- Written by: Jo Baier
- Directed by: Jo Baier
- Starring: Sebastian Koch Ulrich Tukur Hardy Krüger, Jr.
- Music by: Enjott Schneider
- Country of origin: Germany
- Original language: German

Production
- Cinematography: Gunnar Fuss
- Editor: Carla Fabry
- Running time: 92 minutes

Original release
- Network: Das Erste
- Release: 2004

= Stauffenberg (film) =

Stauffenberg is a 2004 German–Austrian TV film about Claus Schenk Graf von Stauffenberg and the 20 July 1944 plot to assassinate Adolf Hitler. The film was first broadcast on 25 February 2004 on German TV channel Das Erste (ARD).

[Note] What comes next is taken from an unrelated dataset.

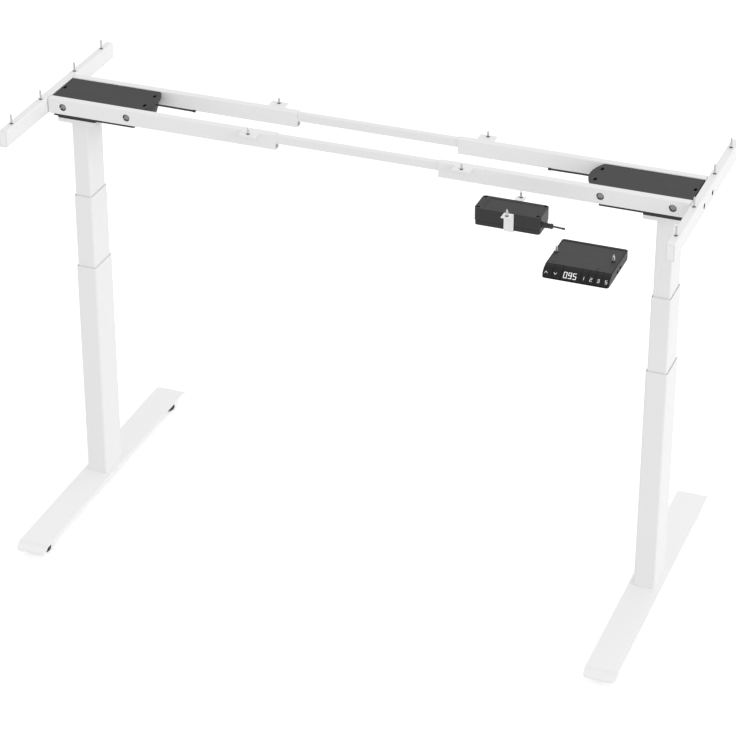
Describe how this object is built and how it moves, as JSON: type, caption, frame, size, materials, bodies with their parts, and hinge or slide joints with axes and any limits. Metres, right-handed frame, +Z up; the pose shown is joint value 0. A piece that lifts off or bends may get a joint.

Claus Schenk Graf von Stauffenberg becomes an enemy of Hitler's policy, because Generalmajor Henning von Tresckow informs him about German war crimes behind the Russian front. On 20 July 1944 he goes with a time bomb in his briefcase to a conference room at Hitler's headquarter Wolfsschanze near Rastenburg in East Prussia. Four people were killed immediately, but Hitler survived.
The film was awarded "best film" at the Deutscher Fernsehpreis (German Television Awards).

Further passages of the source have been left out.